** Task data **
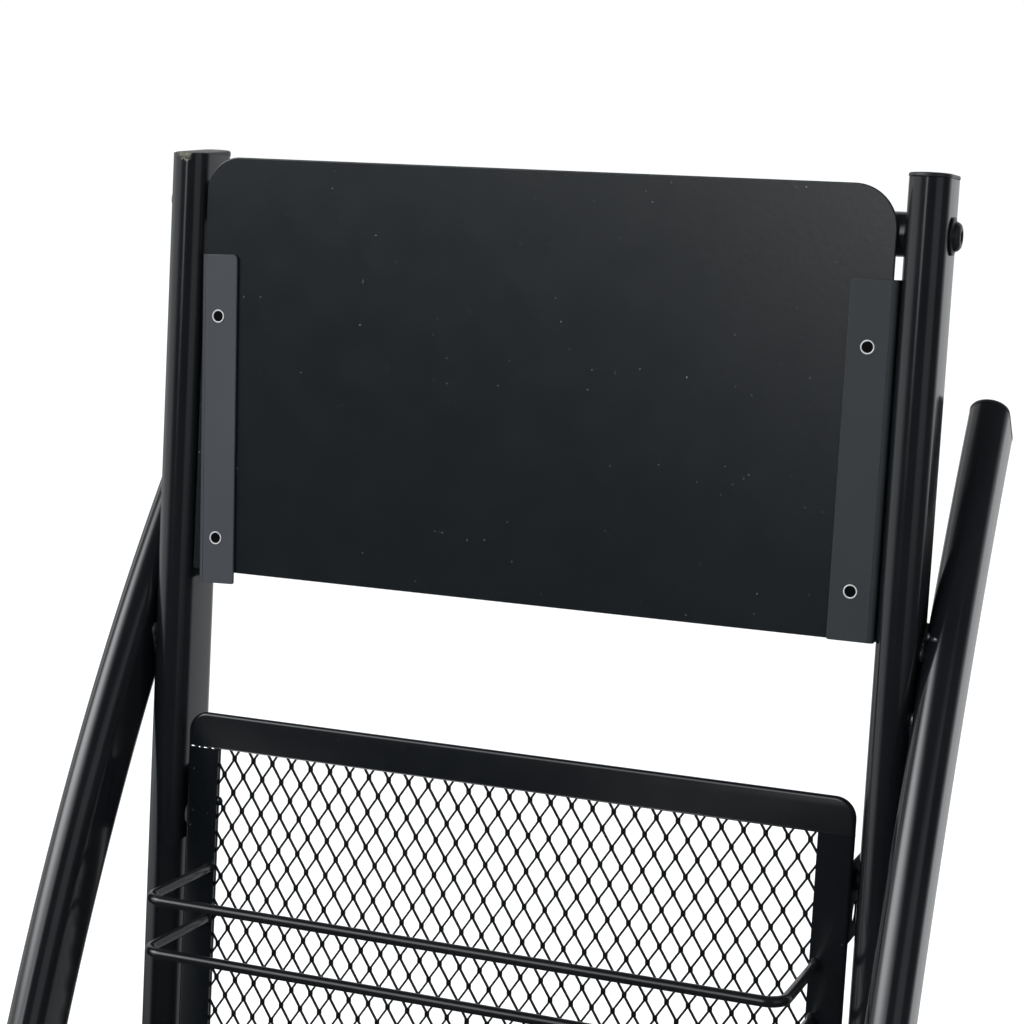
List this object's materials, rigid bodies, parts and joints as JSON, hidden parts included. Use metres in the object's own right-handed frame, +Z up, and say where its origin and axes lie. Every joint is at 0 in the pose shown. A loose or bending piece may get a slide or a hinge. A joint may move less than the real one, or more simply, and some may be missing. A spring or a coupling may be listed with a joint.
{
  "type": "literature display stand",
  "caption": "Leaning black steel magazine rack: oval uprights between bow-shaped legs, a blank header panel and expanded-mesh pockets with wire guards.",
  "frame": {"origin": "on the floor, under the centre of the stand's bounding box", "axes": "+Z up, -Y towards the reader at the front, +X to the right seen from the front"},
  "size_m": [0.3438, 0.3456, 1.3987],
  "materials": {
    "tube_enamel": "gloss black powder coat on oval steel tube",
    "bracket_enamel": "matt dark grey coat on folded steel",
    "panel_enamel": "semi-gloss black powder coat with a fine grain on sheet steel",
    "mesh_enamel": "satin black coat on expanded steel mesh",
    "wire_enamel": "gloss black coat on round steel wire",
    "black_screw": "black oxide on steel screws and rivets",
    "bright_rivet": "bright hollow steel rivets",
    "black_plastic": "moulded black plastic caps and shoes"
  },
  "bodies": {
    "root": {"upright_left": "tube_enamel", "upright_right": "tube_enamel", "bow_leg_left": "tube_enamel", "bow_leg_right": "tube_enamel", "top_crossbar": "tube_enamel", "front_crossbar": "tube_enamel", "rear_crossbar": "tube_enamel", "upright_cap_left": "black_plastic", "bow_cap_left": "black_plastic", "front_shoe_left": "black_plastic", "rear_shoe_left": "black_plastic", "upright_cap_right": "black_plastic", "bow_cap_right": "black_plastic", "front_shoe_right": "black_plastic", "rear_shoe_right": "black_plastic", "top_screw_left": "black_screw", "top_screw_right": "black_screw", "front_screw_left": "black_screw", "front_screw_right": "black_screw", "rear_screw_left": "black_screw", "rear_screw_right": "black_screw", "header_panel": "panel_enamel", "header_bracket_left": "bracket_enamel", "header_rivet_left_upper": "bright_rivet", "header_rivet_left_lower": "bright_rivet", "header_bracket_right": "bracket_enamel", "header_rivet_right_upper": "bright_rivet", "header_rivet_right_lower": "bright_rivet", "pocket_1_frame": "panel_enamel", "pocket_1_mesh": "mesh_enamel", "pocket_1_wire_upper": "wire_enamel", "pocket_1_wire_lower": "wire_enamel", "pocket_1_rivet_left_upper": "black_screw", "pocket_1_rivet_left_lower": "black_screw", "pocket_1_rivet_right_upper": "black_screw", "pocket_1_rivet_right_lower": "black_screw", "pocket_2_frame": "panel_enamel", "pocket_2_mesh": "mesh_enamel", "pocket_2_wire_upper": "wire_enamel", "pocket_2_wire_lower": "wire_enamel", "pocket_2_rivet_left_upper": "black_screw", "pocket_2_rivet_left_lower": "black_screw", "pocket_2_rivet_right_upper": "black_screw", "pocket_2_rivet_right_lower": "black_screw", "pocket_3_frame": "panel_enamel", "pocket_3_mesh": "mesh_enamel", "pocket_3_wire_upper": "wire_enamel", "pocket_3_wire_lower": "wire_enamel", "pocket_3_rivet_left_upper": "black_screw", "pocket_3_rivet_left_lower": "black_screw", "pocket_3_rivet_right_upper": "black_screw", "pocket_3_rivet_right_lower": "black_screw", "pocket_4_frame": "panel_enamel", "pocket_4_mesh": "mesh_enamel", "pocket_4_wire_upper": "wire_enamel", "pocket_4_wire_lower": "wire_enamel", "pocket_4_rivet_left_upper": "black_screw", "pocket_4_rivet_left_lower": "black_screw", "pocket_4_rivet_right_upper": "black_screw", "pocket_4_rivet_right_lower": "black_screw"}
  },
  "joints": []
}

* * *

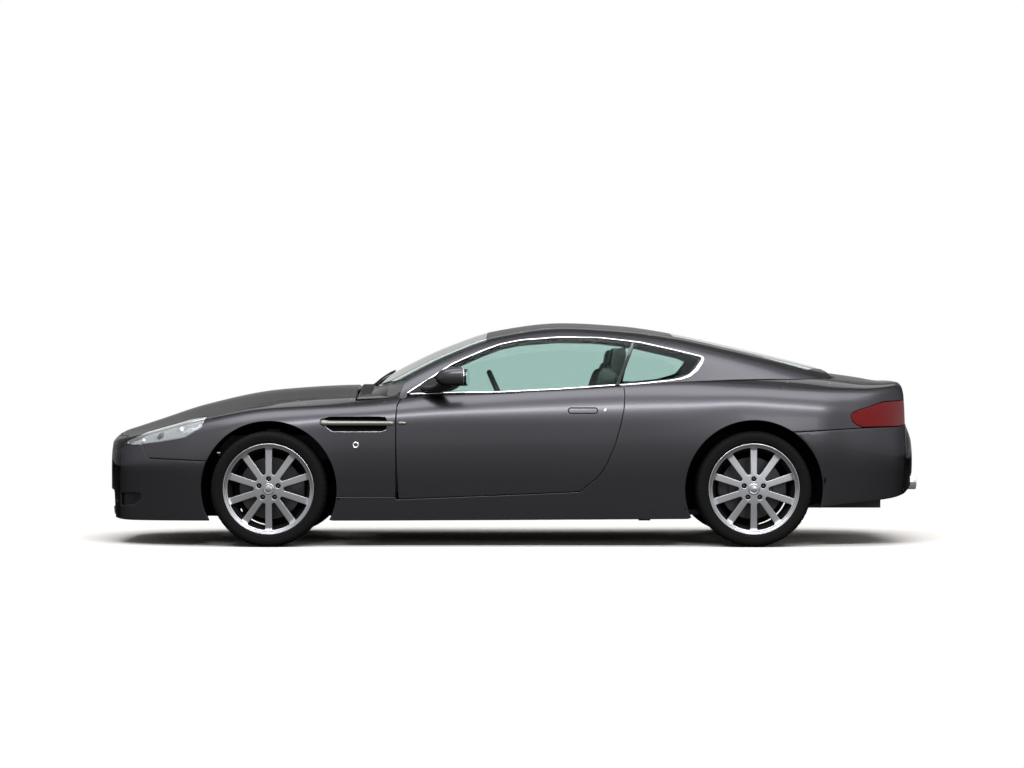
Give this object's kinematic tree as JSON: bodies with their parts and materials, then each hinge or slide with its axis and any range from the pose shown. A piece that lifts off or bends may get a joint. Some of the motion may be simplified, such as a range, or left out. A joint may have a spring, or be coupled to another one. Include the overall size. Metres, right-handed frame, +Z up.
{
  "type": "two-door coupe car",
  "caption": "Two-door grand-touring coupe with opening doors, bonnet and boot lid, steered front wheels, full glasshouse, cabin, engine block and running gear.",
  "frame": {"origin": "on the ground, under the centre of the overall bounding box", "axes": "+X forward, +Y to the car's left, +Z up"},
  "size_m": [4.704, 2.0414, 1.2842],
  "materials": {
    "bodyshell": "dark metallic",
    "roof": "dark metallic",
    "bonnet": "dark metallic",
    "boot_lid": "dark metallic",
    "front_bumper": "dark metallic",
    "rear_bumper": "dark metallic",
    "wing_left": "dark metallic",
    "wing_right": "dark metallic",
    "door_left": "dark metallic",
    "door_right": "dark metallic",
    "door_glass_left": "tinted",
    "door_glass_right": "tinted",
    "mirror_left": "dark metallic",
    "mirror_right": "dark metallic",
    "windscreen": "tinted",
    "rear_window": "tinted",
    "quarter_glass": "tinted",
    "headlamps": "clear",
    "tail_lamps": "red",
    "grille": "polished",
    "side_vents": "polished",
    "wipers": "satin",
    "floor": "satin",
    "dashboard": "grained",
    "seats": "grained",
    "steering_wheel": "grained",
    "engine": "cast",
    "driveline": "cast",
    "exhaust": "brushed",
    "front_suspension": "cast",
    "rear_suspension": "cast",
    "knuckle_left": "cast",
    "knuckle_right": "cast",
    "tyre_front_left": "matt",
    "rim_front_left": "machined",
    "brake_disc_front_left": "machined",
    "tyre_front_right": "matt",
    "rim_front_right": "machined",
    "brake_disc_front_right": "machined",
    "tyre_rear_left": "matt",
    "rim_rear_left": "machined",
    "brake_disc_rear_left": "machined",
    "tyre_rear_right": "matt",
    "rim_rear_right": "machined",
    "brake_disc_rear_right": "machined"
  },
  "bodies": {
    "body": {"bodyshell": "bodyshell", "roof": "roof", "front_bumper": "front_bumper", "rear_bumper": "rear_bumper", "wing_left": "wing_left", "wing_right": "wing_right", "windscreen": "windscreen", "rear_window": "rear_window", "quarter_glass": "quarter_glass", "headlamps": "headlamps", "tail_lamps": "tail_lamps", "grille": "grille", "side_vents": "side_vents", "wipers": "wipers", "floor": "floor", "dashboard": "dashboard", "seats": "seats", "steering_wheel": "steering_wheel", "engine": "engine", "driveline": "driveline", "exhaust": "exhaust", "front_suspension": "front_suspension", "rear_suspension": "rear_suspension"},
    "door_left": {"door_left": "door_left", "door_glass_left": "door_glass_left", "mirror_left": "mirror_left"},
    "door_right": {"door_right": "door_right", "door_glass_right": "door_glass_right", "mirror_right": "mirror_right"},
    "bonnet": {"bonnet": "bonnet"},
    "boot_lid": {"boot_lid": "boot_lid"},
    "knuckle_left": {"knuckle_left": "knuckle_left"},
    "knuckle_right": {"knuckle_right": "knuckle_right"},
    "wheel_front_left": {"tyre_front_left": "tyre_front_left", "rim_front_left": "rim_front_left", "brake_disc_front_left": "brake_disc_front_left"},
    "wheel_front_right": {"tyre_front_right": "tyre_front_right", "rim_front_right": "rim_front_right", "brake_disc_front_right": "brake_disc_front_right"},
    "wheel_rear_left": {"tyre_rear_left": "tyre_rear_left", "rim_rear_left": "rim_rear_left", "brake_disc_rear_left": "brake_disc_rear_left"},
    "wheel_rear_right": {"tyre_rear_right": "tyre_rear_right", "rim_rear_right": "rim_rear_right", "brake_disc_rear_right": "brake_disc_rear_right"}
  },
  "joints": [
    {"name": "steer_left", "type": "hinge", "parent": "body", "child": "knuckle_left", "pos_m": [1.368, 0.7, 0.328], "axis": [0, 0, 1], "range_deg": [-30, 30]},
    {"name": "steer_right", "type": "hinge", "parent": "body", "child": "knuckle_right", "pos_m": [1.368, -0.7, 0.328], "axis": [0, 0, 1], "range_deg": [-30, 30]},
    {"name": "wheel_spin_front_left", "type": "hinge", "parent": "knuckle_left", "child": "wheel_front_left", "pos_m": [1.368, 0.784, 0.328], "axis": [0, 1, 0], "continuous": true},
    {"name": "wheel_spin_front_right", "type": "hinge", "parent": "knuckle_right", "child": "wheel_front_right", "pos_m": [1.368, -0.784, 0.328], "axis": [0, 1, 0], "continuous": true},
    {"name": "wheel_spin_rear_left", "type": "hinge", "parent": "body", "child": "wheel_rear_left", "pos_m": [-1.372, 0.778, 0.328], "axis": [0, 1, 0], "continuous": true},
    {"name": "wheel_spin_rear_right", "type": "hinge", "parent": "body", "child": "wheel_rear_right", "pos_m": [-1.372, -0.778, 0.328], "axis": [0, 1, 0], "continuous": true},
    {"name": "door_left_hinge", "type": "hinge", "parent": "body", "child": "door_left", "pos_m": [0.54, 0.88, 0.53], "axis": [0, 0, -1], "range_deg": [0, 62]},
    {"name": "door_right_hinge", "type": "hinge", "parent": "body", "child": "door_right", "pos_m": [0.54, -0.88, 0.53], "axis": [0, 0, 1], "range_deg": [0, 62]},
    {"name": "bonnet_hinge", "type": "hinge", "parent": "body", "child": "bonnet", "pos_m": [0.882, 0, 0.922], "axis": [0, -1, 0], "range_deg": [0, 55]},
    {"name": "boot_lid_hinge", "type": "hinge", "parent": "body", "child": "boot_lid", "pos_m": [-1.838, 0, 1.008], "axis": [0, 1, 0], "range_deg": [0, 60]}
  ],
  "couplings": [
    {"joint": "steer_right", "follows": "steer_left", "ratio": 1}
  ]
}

** Task to complete **
Collect every line above that contains the word "pose".

** Task solution **
List this object's materials, rigid bodies, parts and joints as JSON, hidden parts included. Use metres in the object's own right-handed frame, +Z up, and say where its origin and axes lie. Every joint is at 0 in the pose shown. A loose or bending piece may get a slide or a hinge. A joint may move less than the real one, or more simply, and some may be missing. A spring or a coupling may be listed with a joint.
Give this object's kinematic tree as JSON: bodies with their parts and materials, then each hinge or slide with its axis and any range from the pose shown. A piece that lifts off or bends may get a joint. Some of the motion may be simplified, such as a range, or left out. A joint may have a spring, or be coupled to another one. Include the overall size. Metres, right-handed frame, +Z up.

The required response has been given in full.